**Goal**
The entries need to be copied exactly.

___ Data in this exercise ___

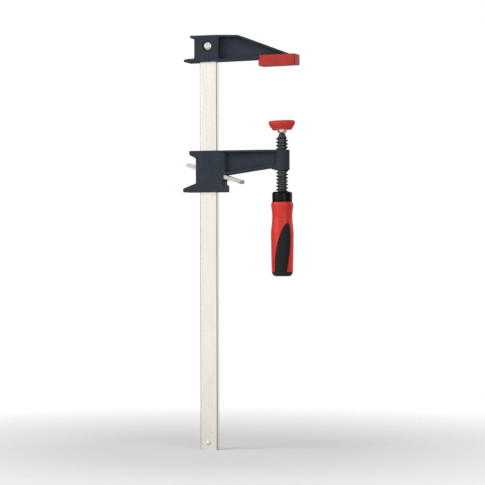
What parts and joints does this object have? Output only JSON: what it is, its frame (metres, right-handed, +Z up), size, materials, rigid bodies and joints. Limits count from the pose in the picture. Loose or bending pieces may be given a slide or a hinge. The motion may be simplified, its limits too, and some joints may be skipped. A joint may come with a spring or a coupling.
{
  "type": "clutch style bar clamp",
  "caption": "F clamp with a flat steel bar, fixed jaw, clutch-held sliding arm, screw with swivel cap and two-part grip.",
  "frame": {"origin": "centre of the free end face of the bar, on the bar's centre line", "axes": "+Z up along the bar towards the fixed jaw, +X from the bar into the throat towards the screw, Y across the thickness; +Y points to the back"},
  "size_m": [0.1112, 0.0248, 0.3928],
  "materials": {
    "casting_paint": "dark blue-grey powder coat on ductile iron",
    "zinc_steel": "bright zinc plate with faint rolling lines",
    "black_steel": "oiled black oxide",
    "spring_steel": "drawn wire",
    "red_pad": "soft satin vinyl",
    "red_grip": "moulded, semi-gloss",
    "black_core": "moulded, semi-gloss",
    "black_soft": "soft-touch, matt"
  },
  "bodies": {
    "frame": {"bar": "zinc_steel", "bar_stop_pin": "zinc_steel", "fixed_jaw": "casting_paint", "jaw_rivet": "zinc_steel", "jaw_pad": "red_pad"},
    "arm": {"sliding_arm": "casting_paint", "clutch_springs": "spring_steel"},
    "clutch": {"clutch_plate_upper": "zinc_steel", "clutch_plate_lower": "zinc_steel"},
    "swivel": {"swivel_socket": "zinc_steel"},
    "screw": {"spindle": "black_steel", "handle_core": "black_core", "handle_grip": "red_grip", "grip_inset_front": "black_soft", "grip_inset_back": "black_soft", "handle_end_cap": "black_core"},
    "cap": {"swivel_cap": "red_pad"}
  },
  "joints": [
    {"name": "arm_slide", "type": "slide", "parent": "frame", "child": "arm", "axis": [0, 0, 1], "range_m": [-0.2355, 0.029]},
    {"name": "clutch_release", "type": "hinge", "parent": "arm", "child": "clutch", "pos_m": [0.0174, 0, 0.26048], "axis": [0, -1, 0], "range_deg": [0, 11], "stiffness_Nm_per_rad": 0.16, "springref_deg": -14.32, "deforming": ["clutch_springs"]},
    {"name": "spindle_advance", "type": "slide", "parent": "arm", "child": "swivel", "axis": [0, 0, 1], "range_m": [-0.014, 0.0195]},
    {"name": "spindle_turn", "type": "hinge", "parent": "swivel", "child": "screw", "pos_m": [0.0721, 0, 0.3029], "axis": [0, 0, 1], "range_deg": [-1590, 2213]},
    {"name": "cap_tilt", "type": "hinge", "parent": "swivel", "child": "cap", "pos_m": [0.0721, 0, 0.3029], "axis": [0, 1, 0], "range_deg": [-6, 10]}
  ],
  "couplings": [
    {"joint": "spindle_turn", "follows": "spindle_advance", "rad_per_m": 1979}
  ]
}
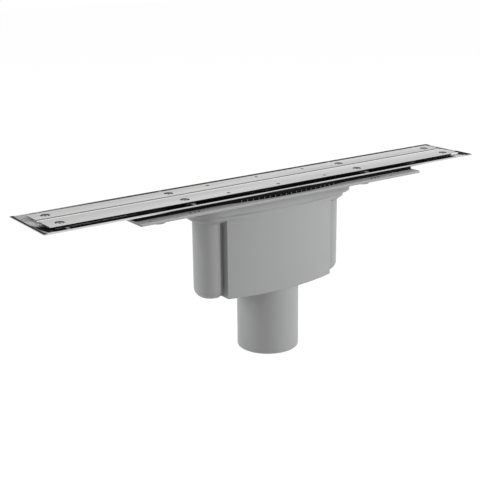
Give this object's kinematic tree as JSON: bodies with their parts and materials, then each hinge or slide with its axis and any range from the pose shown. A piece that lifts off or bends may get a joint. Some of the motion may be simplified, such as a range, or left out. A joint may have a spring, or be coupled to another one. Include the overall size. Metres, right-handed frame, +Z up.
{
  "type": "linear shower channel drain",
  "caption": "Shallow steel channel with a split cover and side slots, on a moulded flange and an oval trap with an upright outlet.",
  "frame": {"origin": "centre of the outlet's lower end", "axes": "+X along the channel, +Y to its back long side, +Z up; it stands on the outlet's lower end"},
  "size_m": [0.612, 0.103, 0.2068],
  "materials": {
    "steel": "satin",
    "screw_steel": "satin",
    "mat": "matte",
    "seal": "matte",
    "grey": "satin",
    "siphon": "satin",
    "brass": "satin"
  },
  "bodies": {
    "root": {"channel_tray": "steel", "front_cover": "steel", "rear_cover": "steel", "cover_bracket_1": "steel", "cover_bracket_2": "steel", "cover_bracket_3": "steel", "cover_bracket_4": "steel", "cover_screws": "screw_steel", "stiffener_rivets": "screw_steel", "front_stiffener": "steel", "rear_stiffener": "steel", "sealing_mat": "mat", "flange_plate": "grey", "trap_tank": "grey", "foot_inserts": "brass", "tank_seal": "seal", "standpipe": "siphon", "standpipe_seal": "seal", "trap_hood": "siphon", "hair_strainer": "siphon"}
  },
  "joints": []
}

___

**Answer**
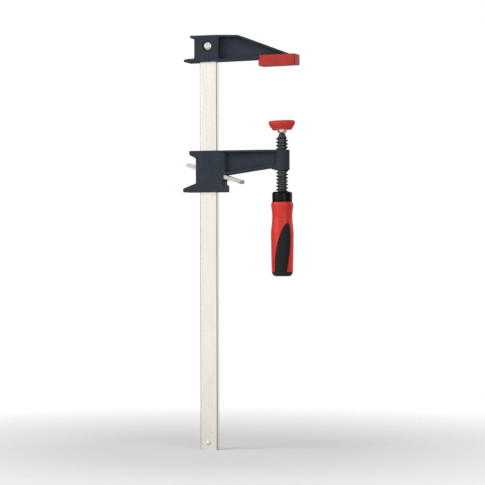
What parts and joints does this object have? Output only JSON: what it is, its frame (metres, right-handed, +Z up), size, materials, rigid bodies and joints. Limits count from the pose in the picture. Loose or bending pieces may be given a slide or a hinge. The motion may be simplified, its limits too, and some joints may be skipped. A joint may come with a spring or a coupling.
{
  "type": "clutch style bar clamp",
  "caption": "F clamp with a flat steel bar, fixed jaw, clutch-held sliding arm, screw with swivel cap and two-part grip.",
  "frame": {"origin": "centre of the free end face of the bar, on the bar's centre line", "axes": "+Z up along the bar towards the fixed jaw, +X from the bar into the throat towards the screw, Y across the thickness; +Y points to the back"},
  "size_m": [0.1112, 0.0248, 0.3928],
  "materials": {
    "casting_paint": "dark blue-grey powder coat on ductile iron",
    "zinc_steel": "bright zinc plate with faint rolling lines",
    "black_steel": "oiled black oxide",
    "spring_steel": "drawn wire",
    "red_pad": "soft satin vinyl",
    "red_grip": "moulded, semi-gloss",
    "black_core": "moulded, semi-gloss",
    "black_soft": "soft-touch, matt"
  },
  "bodies": {
    "frame": {"bar": "zinc_steel", "bar_stop_pin": "zinc_steel", "fixed_jaw": "casting_paint", "jaw_rivet": "zinc_steel", "jaw_pad": "red_pad"},
    "arm": {"sliding_arm": "casting_paint", "clutch_springs": "spring_steel"},
    "clutch": {"clutch_plate_upper": "zinc_steel", "clutch_plate_lower": "zinc_steel"},
    "swivel": {"swivel_socket": "zinc_steel"},
    "screw": {"spindle": "black_steel", "handle_core": "black_core", "handle_grip": "red_grip", "grip_inset_front": "black_soft", "grip_inset_back": "black_soft", "handle_end_cap": "black_core"},
    "cap": {"swivel_cap": "red_pad"}
  },
  "joints": [
    {"name": "arm_slide", "type": "slide", "parent": "frame", "child": "arm", "axis": [0, 0, 1], "range_m": [-0.2355, 0.029]},
    {"name": "clutch_release", "type": "hinge", "parent": "arm", "child": "clutch", "pos_m": [0.0174, 0, 0.26048], "axis": [0, -1, 0], "range_deg": [0, 11], "stiffness_Nm_per_rad": 0.16, "springref_deg": -14.32, "deforming": ["clutch_springs"]},
    {"name": "spindle_advance", "type": "slide", "parent": "arm", "child": "swivel", "axis": [0, 0, 1], "range_m": [-0.014, 0.0195]},
    {"name": "spindle_turn", "type": "hinge", "parent": "swivel", "child": "screw", "pos_m": [0.0721, 0, 0.3029], "axis": [0, 0, 1], "range_deg": [-1590, 2213]},
    {"name": "cap_tilt", "type": "hinge", "parent": "swivel", "child": "cap", "pos_m": [0.0721, 0, 0.3029], "axis": [0, 1, 0], "range_deg": [-6, 10]}
  ],
  "couplings": [
    {"joint": "spindle_turn", "follows": "spindle_advance", "rad_per_m": 1979}
  ]
}
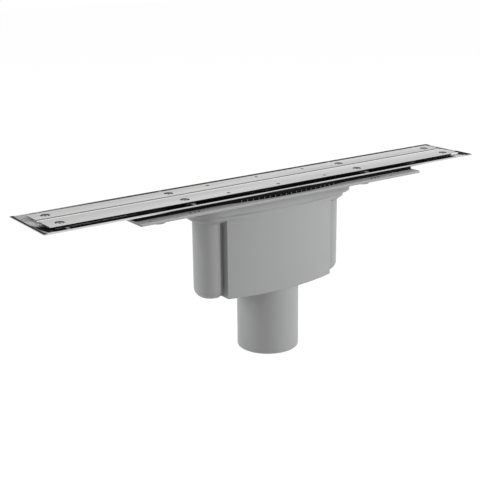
Give this object's kinematic tree as JSON: bodies with their parts and materials, then each hinge or slide with its axis and any range from the pose shown. A piece that lifts off or bends may get a joint. Some of the motion may be simplified, such as a range, or left out. A joint may have a spring, or be coupled to another one. Include the overall size. Metres, right-handed frame, +Z up.
{
  "type": "linear shower channel drain",
  "caption": "Shallow steel channel with a split cover and side slots, on a moulded flange and an oval trap with an upright outlet.",
  "frame": {"origin": "centre of the outlet's lower end", "axes": "+X along the channel, +Y to its back long side, +Z up; it stands on the outlet's lower end"},
  "size_m": [0.612, 0.103, 0.2068],
  "materials": {
    "steel": "satin",
    "screw_steel": "satin",
    "mat": "matte",
    "seal": "matte",
    "grey": "satin",
    "siphon": "satin",
    "brass": "satin"
  },
  "bodies": {
    "root": {"channel_tray": "steel", "front_cover": "steel", "rear_cover": "steel", "cover_bracket_1": "steel", "cover_bracket_2": "steel", "cover_bracket_3": "steel", "cover_bracket_4": "steel", "cover_screws": "screw_steel", "stiffener_rivets": "screw_steel", "front_stiffener": "steel", "rear_stiffener": "steel", "sealing_mat": "mat", "flange_plate": "grey", "trap_tank": "grey", "foot_inserts": "brass", "tank_seal": "seal", "standpipe": "siphon", "standpipe_seal": "seal", "trap_hood": "siphon", "hair_strainer": "siphon"}
  },
  "joints": []
}